## Data section
⁂

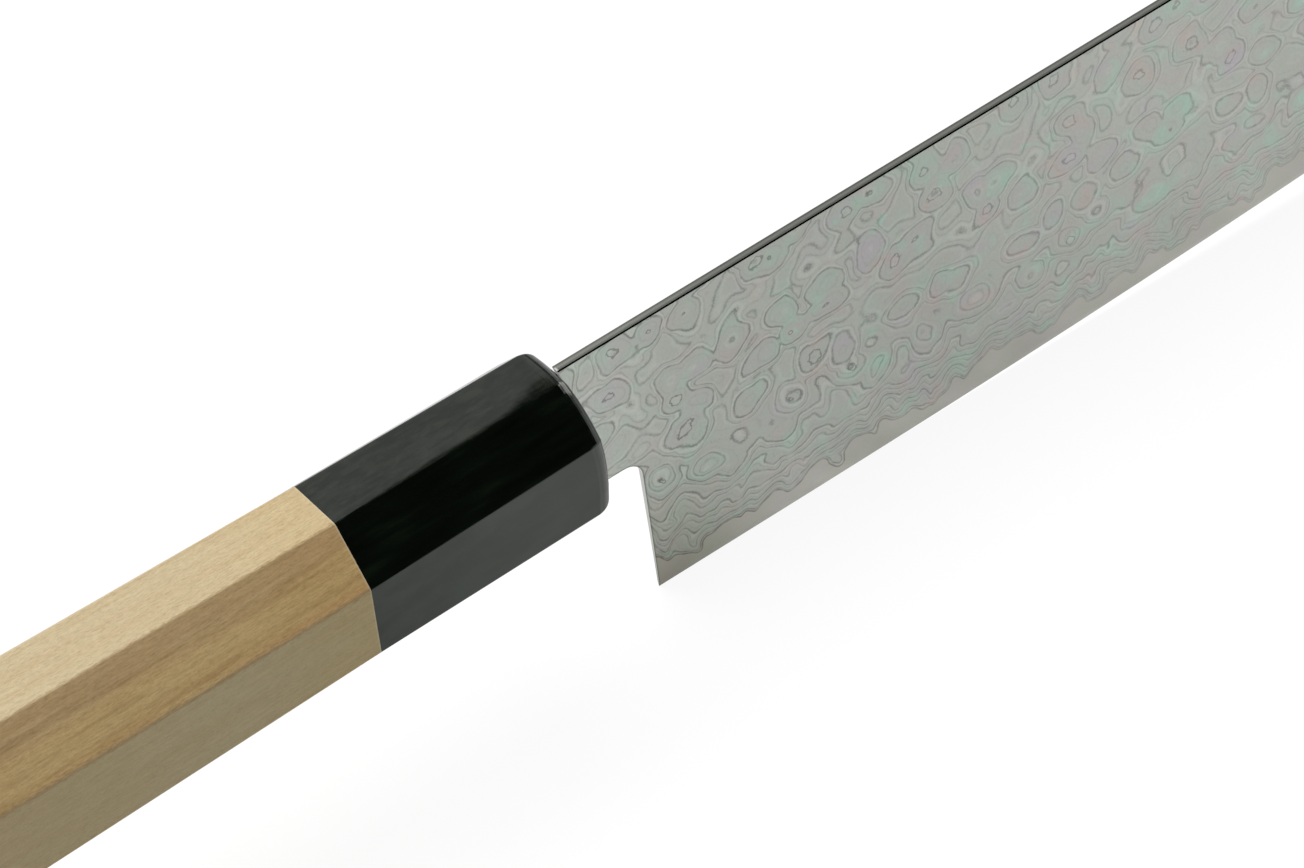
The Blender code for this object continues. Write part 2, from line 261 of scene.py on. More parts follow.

⁂

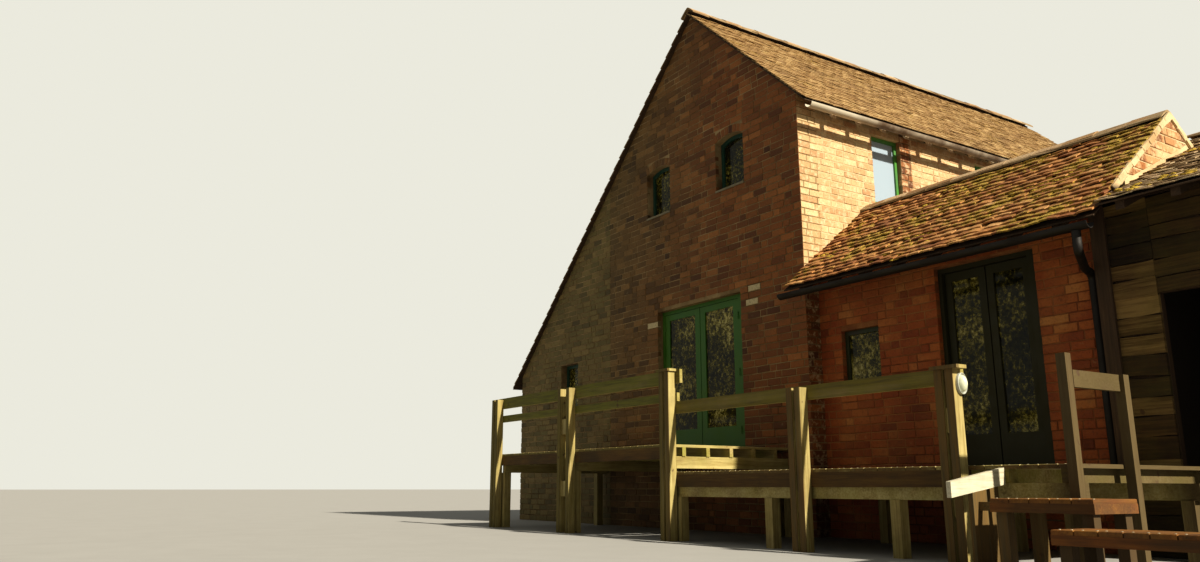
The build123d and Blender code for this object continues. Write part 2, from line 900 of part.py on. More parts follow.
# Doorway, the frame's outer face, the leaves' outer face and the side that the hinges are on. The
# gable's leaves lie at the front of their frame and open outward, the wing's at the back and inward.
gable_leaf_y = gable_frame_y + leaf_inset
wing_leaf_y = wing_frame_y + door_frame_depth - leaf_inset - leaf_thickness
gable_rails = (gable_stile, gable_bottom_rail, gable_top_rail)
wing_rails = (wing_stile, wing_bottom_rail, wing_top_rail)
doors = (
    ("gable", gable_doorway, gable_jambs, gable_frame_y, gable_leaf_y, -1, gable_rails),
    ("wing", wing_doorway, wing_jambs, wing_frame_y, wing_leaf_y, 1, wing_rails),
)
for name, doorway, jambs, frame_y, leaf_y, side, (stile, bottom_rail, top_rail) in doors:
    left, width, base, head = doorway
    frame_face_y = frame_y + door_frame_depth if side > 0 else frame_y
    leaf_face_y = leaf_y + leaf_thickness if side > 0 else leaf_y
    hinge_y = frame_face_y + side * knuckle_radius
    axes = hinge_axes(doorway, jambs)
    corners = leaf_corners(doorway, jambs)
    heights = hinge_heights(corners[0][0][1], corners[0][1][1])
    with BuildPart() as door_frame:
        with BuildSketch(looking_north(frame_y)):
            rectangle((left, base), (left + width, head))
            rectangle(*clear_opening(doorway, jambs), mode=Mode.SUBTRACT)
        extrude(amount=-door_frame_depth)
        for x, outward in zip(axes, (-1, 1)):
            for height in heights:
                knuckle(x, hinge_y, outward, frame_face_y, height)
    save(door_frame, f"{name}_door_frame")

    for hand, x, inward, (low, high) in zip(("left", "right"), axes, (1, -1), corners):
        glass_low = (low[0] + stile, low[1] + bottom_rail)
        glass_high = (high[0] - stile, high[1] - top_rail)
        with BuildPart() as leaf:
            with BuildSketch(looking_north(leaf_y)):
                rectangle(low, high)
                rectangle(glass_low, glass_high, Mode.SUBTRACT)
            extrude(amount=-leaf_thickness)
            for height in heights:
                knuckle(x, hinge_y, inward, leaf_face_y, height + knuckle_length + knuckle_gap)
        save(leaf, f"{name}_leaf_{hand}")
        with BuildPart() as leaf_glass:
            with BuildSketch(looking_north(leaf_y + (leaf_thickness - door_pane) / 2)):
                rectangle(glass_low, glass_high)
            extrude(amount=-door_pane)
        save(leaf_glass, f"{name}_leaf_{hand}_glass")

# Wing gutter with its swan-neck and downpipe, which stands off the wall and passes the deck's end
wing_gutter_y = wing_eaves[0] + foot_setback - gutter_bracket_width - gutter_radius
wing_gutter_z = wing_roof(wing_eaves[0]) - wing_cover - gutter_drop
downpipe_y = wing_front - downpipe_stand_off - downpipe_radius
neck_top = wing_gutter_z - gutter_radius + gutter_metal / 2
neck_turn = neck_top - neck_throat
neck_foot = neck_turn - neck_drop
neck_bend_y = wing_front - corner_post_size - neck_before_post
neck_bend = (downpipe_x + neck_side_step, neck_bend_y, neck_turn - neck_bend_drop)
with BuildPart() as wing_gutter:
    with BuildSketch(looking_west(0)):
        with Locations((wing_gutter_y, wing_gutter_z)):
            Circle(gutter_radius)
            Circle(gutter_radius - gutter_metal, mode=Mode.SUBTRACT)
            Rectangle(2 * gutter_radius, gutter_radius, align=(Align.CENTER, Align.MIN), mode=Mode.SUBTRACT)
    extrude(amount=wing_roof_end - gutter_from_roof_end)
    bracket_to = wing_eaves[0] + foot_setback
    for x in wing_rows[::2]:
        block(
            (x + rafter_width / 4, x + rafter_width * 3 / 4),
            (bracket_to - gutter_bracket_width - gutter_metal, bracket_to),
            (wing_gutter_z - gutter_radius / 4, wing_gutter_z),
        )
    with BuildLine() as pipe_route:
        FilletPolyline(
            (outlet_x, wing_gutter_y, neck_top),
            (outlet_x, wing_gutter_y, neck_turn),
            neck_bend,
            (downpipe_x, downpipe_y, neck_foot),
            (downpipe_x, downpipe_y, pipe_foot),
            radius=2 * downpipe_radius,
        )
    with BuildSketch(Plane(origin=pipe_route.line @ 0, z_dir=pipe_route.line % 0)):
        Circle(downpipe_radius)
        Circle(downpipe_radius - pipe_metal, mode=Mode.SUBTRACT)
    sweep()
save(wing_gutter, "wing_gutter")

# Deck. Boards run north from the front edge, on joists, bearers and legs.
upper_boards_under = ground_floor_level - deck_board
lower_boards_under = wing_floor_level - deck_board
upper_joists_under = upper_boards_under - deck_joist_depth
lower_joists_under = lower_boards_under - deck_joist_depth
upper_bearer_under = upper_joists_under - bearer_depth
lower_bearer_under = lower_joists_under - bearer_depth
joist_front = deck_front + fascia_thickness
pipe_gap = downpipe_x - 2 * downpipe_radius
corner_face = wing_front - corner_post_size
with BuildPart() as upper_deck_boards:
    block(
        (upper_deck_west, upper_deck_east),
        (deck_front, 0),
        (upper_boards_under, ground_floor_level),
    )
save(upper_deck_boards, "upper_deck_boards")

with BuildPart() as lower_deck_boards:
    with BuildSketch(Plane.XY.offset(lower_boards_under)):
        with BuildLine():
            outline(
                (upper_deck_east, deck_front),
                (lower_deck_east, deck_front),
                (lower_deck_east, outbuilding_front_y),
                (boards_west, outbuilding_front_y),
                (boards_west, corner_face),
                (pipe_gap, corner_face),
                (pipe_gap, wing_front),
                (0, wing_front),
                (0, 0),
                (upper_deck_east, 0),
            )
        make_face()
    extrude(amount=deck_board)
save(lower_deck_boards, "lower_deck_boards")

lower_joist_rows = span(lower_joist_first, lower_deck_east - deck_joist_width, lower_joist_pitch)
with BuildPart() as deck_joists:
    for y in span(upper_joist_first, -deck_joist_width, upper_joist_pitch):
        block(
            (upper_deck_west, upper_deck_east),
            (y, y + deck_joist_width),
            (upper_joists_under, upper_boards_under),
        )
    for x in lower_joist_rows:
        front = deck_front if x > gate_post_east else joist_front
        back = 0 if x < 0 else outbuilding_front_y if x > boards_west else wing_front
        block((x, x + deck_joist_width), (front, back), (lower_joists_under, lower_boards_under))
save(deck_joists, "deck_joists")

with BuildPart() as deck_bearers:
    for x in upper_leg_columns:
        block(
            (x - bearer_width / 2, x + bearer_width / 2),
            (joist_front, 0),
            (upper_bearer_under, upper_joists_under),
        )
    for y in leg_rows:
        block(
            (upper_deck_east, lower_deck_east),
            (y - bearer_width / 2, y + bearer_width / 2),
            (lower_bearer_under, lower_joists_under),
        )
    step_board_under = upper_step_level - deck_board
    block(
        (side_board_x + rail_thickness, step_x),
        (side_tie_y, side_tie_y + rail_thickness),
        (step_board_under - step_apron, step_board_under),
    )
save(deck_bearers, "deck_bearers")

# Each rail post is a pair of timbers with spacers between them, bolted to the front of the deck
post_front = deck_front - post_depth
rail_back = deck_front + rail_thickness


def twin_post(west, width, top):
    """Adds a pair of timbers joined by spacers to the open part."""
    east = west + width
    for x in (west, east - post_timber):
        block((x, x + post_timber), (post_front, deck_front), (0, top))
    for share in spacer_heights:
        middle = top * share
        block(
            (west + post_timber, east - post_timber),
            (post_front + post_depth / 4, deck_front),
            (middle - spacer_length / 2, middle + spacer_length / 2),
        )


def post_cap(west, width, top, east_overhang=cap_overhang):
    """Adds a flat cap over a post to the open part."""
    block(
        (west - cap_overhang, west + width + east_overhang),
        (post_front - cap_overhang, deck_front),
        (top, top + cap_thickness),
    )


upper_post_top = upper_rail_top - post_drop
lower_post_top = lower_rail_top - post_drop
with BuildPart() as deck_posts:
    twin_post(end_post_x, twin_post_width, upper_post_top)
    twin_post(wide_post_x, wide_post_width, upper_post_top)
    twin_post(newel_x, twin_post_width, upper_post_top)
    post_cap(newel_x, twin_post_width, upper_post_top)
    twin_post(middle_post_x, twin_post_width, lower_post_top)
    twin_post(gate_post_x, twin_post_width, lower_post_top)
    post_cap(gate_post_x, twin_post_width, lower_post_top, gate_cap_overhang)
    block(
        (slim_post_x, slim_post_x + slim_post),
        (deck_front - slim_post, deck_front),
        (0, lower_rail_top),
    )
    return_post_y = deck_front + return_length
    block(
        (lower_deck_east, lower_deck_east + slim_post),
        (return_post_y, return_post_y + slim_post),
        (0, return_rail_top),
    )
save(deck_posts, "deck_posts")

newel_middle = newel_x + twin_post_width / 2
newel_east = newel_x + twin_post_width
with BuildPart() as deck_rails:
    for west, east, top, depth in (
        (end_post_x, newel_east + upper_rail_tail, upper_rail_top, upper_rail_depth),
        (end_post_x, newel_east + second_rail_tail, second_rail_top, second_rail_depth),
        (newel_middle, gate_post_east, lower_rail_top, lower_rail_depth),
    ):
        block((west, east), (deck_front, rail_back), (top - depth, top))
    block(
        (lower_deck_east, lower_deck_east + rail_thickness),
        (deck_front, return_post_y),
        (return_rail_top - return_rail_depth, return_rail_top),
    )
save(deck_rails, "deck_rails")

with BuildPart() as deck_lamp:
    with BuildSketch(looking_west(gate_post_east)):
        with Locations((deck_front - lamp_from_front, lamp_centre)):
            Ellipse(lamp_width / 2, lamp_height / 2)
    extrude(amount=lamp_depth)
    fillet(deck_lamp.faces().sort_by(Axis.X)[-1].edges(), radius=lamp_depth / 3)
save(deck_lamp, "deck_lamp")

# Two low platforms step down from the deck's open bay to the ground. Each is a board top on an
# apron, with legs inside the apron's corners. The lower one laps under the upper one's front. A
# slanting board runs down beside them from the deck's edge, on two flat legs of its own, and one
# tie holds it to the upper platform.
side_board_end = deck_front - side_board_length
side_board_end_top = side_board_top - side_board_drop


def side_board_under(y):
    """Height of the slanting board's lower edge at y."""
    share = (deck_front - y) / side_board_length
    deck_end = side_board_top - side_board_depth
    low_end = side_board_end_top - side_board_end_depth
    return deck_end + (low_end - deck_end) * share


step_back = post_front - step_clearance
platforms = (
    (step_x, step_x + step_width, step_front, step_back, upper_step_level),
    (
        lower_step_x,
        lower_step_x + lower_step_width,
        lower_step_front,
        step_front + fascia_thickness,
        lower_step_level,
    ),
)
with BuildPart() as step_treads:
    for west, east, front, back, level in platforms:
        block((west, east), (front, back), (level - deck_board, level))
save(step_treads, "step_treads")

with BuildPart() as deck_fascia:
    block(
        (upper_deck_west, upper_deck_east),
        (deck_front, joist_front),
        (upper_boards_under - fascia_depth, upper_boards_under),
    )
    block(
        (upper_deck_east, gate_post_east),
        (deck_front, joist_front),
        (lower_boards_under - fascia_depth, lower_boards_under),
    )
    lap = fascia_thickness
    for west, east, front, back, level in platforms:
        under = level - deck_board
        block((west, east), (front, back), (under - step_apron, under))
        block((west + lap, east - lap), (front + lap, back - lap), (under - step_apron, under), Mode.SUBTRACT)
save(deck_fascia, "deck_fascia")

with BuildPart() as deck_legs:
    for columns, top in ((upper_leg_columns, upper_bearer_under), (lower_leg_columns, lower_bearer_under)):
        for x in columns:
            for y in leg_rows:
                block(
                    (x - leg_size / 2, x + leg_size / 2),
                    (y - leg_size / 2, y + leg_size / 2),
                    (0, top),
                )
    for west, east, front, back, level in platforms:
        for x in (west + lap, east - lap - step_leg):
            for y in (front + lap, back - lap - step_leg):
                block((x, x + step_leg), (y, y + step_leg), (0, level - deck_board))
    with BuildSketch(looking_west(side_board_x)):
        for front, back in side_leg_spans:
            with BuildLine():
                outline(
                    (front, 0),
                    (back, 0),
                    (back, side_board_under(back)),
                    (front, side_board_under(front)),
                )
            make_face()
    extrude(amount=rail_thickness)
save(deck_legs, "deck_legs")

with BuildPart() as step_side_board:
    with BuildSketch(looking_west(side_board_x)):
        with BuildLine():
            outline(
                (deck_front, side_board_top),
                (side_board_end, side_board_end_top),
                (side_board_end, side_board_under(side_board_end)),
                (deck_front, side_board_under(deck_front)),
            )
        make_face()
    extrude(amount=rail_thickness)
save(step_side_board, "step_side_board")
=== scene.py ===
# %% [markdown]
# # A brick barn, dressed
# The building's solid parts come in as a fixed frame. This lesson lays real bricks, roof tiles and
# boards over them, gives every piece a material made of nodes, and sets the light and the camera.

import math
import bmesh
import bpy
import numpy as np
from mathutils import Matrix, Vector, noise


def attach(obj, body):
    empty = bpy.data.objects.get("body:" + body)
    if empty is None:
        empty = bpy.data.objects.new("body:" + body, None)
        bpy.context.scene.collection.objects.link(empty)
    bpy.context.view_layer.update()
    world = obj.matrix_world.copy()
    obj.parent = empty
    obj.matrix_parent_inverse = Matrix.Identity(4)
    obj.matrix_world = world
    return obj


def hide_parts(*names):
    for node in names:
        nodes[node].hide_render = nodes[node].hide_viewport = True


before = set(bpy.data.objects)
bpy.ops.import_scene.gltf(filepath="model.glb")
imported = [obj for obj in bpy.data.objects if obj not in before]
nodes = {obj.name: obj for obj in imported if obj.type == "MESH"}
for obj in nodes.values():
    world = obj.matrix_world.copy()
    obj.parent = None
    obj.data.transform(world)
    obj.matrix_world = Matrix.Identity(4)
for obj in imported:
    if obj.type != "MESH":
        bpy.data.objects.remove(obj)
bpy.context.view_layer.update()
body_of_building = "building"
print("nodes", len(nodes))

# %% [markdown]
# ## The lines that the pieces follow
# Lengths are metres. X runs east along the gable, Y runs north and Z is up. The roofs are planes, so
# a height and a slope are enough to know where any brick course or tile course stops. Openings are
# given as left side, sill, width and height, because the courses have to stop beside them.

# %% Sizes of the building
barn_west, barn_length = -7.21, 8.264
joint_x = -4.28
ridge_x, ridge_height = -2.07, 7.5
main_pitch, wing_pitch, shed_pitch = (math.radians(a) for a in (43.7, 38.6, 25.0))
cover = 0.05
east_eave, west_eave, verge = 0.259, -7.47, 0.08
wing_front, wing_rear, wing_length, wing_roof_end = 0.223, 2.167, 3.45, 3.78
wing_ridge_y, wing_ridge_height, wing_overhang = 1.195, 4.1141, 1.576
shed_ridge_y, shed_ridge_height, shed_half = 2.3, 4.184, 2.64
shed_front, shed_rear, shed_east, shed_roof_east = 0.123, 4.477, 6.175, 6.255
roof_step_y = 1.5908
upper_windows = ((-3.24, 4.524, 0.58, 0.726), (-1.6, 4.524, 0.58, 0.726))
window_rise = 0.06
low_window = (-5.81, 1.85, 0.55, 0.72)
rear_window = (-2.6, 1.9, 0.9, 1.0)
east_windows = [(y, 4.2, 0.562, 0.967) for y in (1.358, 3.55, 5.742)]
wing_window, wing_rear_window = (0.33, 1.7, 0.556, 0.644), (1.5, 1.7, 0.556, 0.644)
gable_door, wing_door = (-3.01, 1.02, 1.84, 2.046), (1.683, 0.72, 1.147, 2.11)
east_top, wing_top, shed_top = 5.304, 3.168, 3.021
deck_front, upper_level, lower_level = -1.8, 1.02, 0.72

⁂

## Prompt
Extract every line from the records above that contains the word "Identity".

## Output
    obj.matrix_parent_inverse = Matrix.Identity(4)
    obj.matrix_world = Matrix.Identity(4)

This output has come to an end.